We find another derogatory fling at Sterne himself and a regret at the extent of his influence in an anonymous book ent.i.tled "Betrachtungen uber die englischen Dichter,"[4] published at the end of the great Yorick decade. The author compares Sterne most unfavorably with Addison: "If the humor of the _Spectator_ and _Tatler_ be set off against the digressive whimsicality of Sterne," he says, "it is, as if one of the Graces stood beside a Bacchante. And yet the pampered taste of the present day takes more pleasure in a Yorick than in an Addison." But a reviewer in the _Allgemeine deutsche Bibliothek_[5] discounts this author's criticisms of men of established fame, such as Shakespeare, Swift, Yorick, and suggests youth, or brief acquaintance with English literature, as occasion for his inadequate judgments. Indeed, Yorick disciples were quick to resent any shadow cast upon his name.
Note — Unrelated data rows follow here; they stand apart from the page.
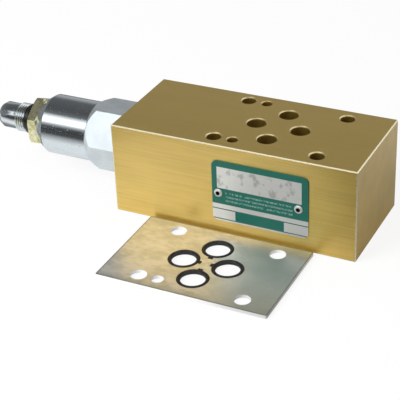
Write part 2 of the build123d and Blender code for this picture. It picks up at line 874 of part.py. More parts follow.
parts = {
    "valve_body": valve_body.part,
    "gallery_plugs": gallery_plugs.part,
    "name_plate": name_plate.part,
    "name_plate_rivets": name_plate_rivets.part,
    "seal_plate": seal_plate.part,
    "port_seal_front": port_seal(tank_port),
    "port_seal_back": port_seal(pressure_port),
    "port_seal_left": port_seal((left_port_x, 0)),
    "port_seal_right": port_seal((right_port_x, 0)),
    "cartridge_body": cartridge_body.part,
    "spring_housing": spring_housing.part,
    "cartridge_sleeve": cartridge_sleeve.part,
    "orifice_disc": orifice_disc.part,
    "retaining_ring": retaining_ring.part,
    "spool": spool.part,
    "spool_spring_seat": spool_spring_seat.part,
    "spring_follower": spring_follower.part,
    "main_spring": main_spring.part,
    "adjusting_screw": adjusting_screw.part,
    "screw_seal": screw_seal.part,
    "stop_ring": stop_ring.part,
    "lock_nut": lock_nut.part,
    "hexagon_seal": hexagon_seal.part,
    "housing_seal": housing_seal.part,
    "inlet_seal": inlet_seal.part,
    "outlet_seal": outlet_seal.part,
    "inlet_backing_ring": inlet_backing_ring.part,
    "outlet_backing_ring": outlet_backing_ring.part,
}

os.makedirs("parts", exist_ok=True)
for name, part in parts.items():
    part.label = name
    export_step(part, f"parts/{name}.step")
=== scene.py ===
"""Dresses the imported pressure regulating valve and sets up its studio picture.

The valve is a gold anodised block with a screw-in spring cartridge. Its seal plate lies in front of it.
Lengths are in metres in the part's own frame: +X along the block away from the adjusting screw, +Z up,
-Y towards the name plate. Shader sizes are in millimetres, because the patterns are that small.
"""

import json
import logging
import math
from dataclasses import dataclass, field
from enum import Enum

import bmesh
import bpy
from mathutils import Matrix, Vector

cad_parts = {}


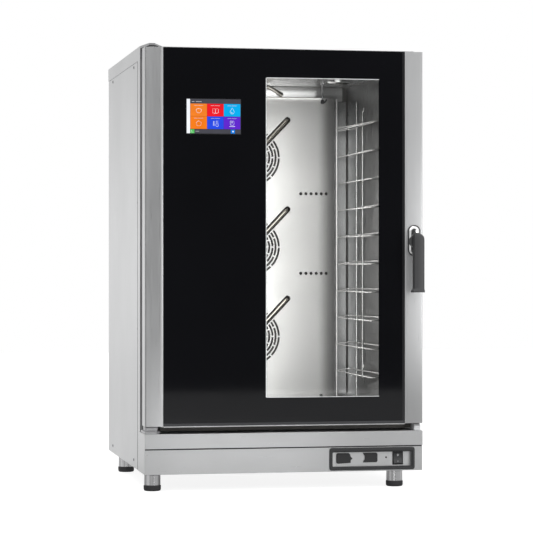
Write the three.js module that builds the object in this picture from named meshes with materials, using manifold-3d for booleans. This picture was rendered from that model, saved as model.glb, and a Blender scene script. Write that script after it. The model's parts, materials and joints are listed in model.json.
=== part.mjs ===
// A ten-level combi steamer oven on a plinth, with a glass door hinged on the left, a fan-driven
// cavity, lift-off tray racks and a recessed control strip.
//
// Millimetres, +Z up, the door faces -Y. Inside the oven group the floor is z = 0, x = 0 is the middle of
// the cabinet and y = 0 is the front plane of the closed door.

import * as THREE from 'three';
import * as BufferGeometryUtils from 'three/addons/utils/BufferGeometryUtils.js';
import ManifoldModule from 'manifold-3d';

const wasm = await ManifoldModule();
wasm.setup();

// ---------------------------------------------------------------- driving dimensions

const GAP = 0.3;
const GRID_PER_MM = 1024;
const WELD = 0.002;
const SHEET = 1.5;

const WIDTH = 780;
const HALF = WIDTH / 2;
const BODY_DEPTH = 827;
const BODY_TOP = 1221.5;
const SIDE_HALF = HALF - 0.6;
const INNER_HALF = SIDE_HALF - SHEET - GAP;

const FOOT_HEIGHT = 45;
const FOOT_X = [-365, 317];
const FOOT_Y = [33, 591];
const FOOT_TIP_R = 23.75;
const FOOT_SLEEVE_R = 22.5;
const FOOT_TIP_HEIGHT = 15;
const FOOT_STUD_R = 6;
const FOOT_STUD = 26;

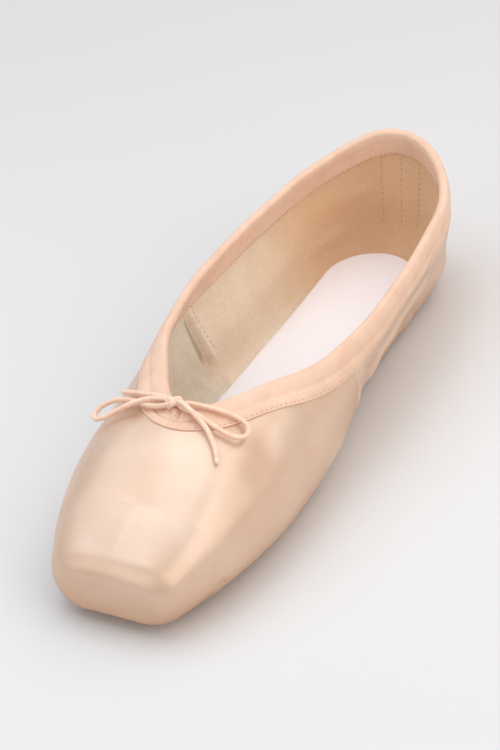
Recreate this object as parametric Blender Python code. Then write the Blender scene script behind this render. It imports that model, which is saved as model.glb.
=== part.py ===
"""Demi-pointe shoe: a soft ballet shoe with a light box and a flat toe platform.

One shoe of a straight-lasted pair, standing empty on its sole. X runs across the
shoe, Y runs from the toe (low) to the heel (high), Z is up and the floor is z = 0.
Sizes are in millimetres and become metres where the meshes are made.

The upper is one surface function of two coordinates:
  station  runs along the shoe, from the platform to the heel, then fans round it
  column   runs round each half section, from the margin underneath to the collar
Every other piece is cut from that function, so that all of them fit each other.
"""

import math

import bmesh
import bpy
import numpy as np
from mathutils import Vector
from mathutils.bvhtree import BVHTree

MM = 0.001

# Driving sizes of the last and the shoe.
SHOE_LENGTH = 236.0
BALL_WIDTH = 77.0
INSTEP_HEIGHT = 47.0
HEEL_HEIGHT = 50.5
HEEL_RUN = 0.848
PLATFORM_EDGE = 6.0

# Materials' own thicknesses.
OUTSOLE_THICKNESS = 2.4
INSOLE_THICKNESS = 1.6
TAPE_THICKNESS = 0.8
OUTER_LEAF = (1.5, 4.0, 6.8, 9.5)
INNER_LEAF = (1.5, 5.0, 8.5)
TAPE_GAP = 0.5
CORD_DIAMETER = 1.8
GAP = 0.3

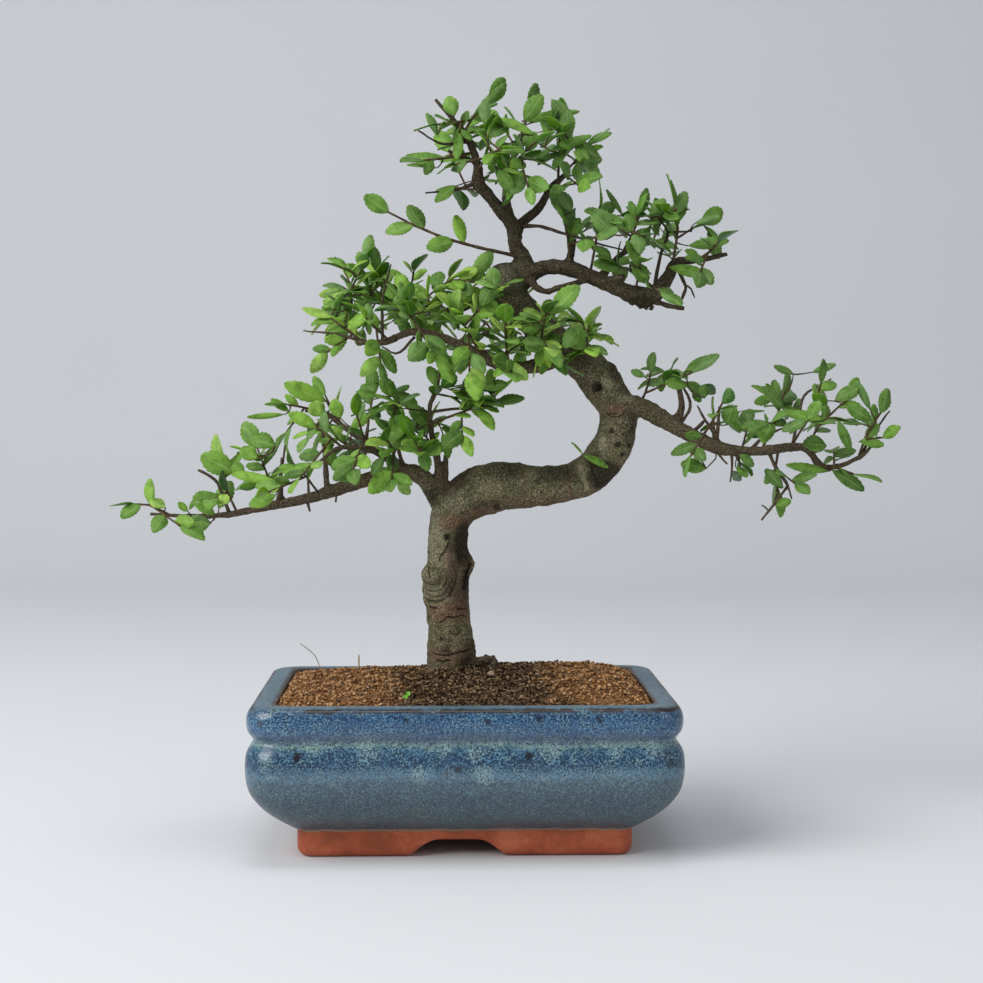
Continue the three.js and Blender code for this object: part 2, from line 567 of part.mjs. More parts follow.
// The shoots and leaves of every spray. A leaf takes the first of its tries that is clear
// of everything placed before
function growSprays() {
  const plantOf = (spray, index) => ({ name: spray[0], shoots: shootsOf(spray, index + 1), leaves: [] });
  const plants = sprays.map(plantOf);
  plants.push({ name: 'spray_long_shoot', shoots: [longShoot], leaves: [] });
  const woodLines = [...Object.values(boughs), ...stubs];
  const woodSamples = woodLines.flatMap((points) => samplesAlong(points, 4 * points.length));
  const twigSamples = plants.map(({ shoots }) => shoots.flatMap((points) => samplesAlong(points, 14)));
  const placed = [];
  plants.forEach((plant, index) => {
    const others = twigSamples.filter((samples, other) => other !== index).flat();
    const viewerFacing = plant.name === 'spray_long_shoot';
    plant.shoots.forEach((points, order) => {
      const outward = pointAlong(points, 1).sub(pointAlong(points, 0));
      const places = viewerFacing ? longShootPlaces : placesOn(outward.length());
      outward.normalize();
      if (viewerFacing) outward.set(0, -2.4, 0);
      places.forEach((part, number) => {
        const side = number % 2 === 0 ? 1 : -1;
        const draw = draws(1000 * index + 100 * order + number + 500);
        for (let attempt = 0; attempt < tries; attempt += 1) {
          const leaf = leafPlace(points, part, side, outward, draw);
          const samples = leafSamples(leaf);
          const taken = near(samples, placed, leafClearance)
            || near(samples, others, stemClearance)
            || near(samples, woodSamples, stemClearance);
          if (!taken) {
            plant.leaves.push(leaf);
            placed.push(...samples);
            break;
          }
        }
      });
    });
  });
  return plants;
}

function boxesApart(a, b) {
  const first = a.boundingBox();
  const second = b.boundingBox();
  return [0, 1, 2].some((i) => first.min[i] > second.max[i] + 1 || second.min[i] > first.max[i] + 1);
}

function clearOf(solid, others) {
  return others.every((other) => boxesApart(solid, other) || solid.minGap(other, 1) > seatGap);
}

// Joins each spray's shoots and leaves in one solid. A leaf that would still touch another node is left off
function spraySolids(plants, woodSolid, woodRoom) {
  const stems = plants.map(({ shoots }) => {
    const parts = shoots.map((points) => stem(points, 3, points.length, 0, 0, false));
    return wasm.Manifold.union(parts).subtract(woodRoom);
  });
  const finished = [];
  plants.forEach((plant, index) => {
    const rest = [woodSolid, ...stems.filter((other, i) => i > index), ...finished];
    const leaves = plant.leaves.map(leafSolid).filter((leaf) => clearOf(leaf, rest));
    finished.push(wasm.Manifold.union([stems[index], ...leaves]));
  });
  return finished;
}

// A weed seedling at the front of the soil: a stem with two small blades
const seedlingFoot = [-28, -52, 70];
const seedlingHeight = 8.6;
function seedling() {
  const [x, y, low] = seedlingFoot;
  const top = low + seedlingHeight;
  const parts = [stem([[x, y, low, 0.5], [x + 0.4, y - 0.3, top, 0.4]], 4, 2, 0, 0, false)];
  [[0.75, -0.1, 0.5], [-0.8, -0.1, 0.35]].forEach(([dx, dy, dz], number) => {
    const axis = new THREE.Vector3(dx, dy, dz).normalize();
    const face = up.clone().addScaledVector(axis, -up.dot(axis)).normalize();
    const root = new THREE.Vector3(x + 0.3, y - 0.2, top - 0.5 - number);
    parts.push(leafSolid({ root, axis, face, size: 0.26 }));
  });
  return wasm.Manifold.union(parts);
}

const glaze = finish(0x4a6b8c, 0.25);
const earth = finish(0x6b4f38, 0.95);
const bark = finish(0x5f5646, 0.85);
const greens = [0x4d7a32, 0x5b8a3a, 0x426d2e, 0x6c9c45];

const woodSolid = wood(0);
const woodRoom = wood(seatGap);
const plants = growSprays();
const foliage = spraySolids(plants, woodSolid, woodRoom);

const bonsai = new THREE.Group();
bonsai.add(meshOf('pot', pot(), glaze));
bonsai.add(meshOf('drain_screen_left', drainScreen(-1), finish(0x2c2f2e, 0.6)));
bonsai.add(meshOf('drain_screen_right', drainScreen(1), finish(0x2c2f2e, 0.6)));
bonsai.add(meshOf('soil', soil(woodRoom), earth));
bonsai.add(meshOf('tree_wood', woodSolid, bark));
bonsai.add(meshOf('seedling', seedling(), finish(0x6fae3a, 0.6)));
foliage.forEach((solid, index) => {
  bonsai.add(meshOf(plants[index].name, solid, finish(greens[index % greens.length], 0.55)));
});

export default bonsai;
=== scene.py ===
import bmesh
import bpy
import math
import numpy as np
from mathutils import Matrix, Vector, kdtree, noise


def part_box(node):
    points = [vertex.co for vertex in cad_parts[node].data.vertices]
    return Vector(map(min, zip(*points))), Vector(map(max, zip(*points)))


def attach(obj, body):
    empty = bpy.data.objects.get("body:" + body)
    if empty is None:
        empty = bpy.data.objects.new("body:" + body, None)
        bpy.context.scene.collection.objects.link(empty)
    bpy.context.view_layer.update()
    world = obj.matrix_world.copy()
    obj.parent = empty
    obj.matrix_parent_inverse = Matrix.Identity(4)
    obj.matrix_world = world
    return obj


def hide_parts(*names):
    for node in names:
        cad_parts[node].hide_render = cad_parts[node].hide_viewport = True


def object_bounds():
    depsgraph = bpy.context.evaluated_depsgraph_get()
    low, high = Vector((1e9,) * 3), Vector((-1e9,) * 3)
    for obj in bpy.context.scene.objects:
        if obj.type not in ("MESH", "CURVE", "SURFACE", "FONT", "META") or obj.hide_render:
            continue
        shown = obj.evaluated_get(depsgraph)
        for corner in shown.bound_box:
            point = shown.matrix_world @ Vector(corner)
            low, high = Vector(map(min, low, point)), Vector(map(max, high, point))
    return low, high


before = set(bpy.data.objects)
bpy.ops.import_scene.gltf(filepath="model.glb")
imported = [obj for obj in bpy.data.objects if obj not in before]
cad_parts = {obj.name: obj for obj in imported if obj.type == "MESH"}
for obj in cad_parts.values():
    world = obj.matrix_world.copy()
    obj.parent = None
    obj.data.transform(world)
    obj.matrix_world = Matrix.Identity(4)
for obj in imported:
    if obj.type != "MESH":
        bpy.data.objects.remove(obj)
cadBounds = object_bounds()
potLow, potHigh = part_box("pot")
potCentre = ((potLow[0] + potHigh[0]) / 2, (potLow[1] + potHigh[1]) / 2, 0)


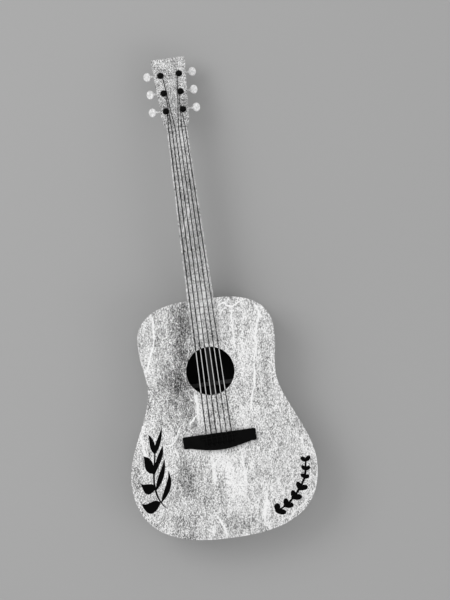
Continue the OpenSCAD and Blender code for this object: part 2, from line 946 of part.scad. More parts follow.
// The post, the gear keyed on its lower end and the screw that holds it
module post_gear(k) {
  low = gear_z - gear_w / 2;
  high = gear_z + gear_w / 2;
  color("#1a1a1a")
    at_post(k) {
      difference() {
        rotate_extrude()
          polygon([
            [1.02, low + 0.3], [2.2, low + 0.3], [2.2, high], [post_r, high], [post_r, 1.35],
            [waist_r, 1.6], [waist_r, 8.4], [post_r, 8.9], [post_r, 9.6], [2.6, 10], [0, 10],
            [0, -head_t], [1.02, -head_t]
          ]);
        translate([-5, 0, 1.7 + 1.1 + 2.4 * (string_d[k - 1] + 0.2)])
          rotate([0, 90, 0])
            cylinder(r = 1, h = 10, $fn = 32);
      }
      translate([0, 0, low + 0.02])
        linear_extrude(gear_w - 0.04)
          difference() {
            gear_shape();
            circle(r = 2.21);
          }
      difference() {
        union() {
          translate([0, 0, low - 1.2]) cylinder(r = 2.9, h = 1.2);
          translate([0, 0, low - 0.1]) cylinder(r = 1, h = 6);
        }
        translate([-4, -0.35, low - 1.6]) cube([8, 0.7, 1]);
      }
    }
}

// ---- nodes ----

soundboard();
back_plate();
side(-1);  // bass_side
side(1);  // treble_side
neck_block();
tail_block();
top_linings();
back_linings();
x_brace(-1);  // x_brace_bass
x_brace(1);  // x_brace_treble
bridge_plate();
upper_brace();
tone_bars();
finger_braces();
back_braces();
back_strip();
neck();
neck_bolts();
truss_rod();
fretboard();
frets();
nut();
heel_cap();
bridge();
saddle();
bridge_pins();
tuner_bushings();
tuner_screws();
for (k = [1:6]) {
  guitar_string(k);
  tuner_plate(k);
  worm_shaft(k);
  button(k);
  post_gear(k);
}
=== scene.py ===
import json
import math
import bmesh
import bpy
from mathutils import Matrix, Vector


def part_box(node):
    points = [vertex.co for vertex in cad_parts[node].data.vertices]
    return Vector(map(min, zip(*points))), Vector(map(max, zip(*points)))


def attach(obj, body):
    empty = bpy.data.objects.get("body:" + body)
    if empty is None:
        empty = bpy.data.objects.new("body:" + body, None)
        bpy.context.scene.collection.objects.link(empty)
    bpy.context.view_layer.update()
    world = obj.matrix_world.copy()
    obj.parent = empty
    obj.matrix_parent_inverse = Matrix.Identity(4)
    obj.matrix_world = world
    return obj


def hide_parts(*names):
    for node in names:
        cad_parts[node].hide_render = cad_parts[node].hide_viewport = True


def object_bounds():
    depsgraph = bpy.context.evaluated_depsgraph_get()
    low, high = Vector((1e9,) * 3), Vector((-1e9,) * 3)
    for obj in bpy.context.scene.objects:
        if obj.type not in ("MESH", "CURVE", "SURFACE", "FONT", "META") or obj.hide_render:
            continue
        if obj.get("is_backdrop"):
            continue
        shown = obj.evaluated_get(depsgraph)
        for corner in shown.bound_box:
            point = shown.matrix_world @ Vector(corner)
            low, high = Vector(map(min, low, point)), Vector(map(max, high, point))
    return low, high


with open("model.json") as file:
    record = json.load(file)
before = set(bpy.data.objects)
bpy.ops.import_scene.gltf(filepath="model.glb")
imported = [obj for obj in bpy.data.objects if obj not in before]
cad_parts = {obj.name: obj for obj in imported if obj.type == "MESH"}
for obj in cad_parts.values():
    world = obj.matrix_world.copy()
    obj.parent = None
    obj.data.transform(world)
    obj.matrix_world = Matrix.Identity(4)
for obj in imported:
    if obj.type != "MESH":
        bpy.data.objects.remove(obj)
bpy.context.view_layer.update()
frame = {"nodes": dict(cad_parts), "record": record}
bodyOf = {node: body for body, nodes in frame["record"]["behaviour"]["bodies"].items() for node in nodes}

mm = 0.001
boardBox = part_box("soundboard")
boardTop = boardBox[1].z
bodyLong = 2 * boardBox[1].y
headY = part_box("nut")[1].y
nutLong = 5 * mm
nutY = headY - nutLong
saddleY = sum(corner.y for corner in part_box("saddle")) / 2
headTilt = math.radians(14)
# lengths that differ by less than this count as equal
hair = 0.01 * mm
courses = range(1, 7)
perSide = len(courses) // 2
stringFan = {"nutGap": 7.12 * mm, "saddleGap": 10.8 * mm}
# the soundhole, a fifth of the body's length from its middle towards the neck
holeRing = {"centre": 0.2 * bodyLong, "radius": 50.8 * mm}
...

Thus the remark in a letter printed in the _Deutsches Museum_ that Asmus was the German Yorick "only a better moral character," called forth a long article in the same periodical for September, 1779, by L. H. N.,[6]

vigorously defending Sterne as a man and a writer. The greatness of his human heart and the breadth and depth of his sympathies are given as the unanswerable proofs of his moral worth. This defense is vehemently seconded in the same magazine by Joseph von Retzer.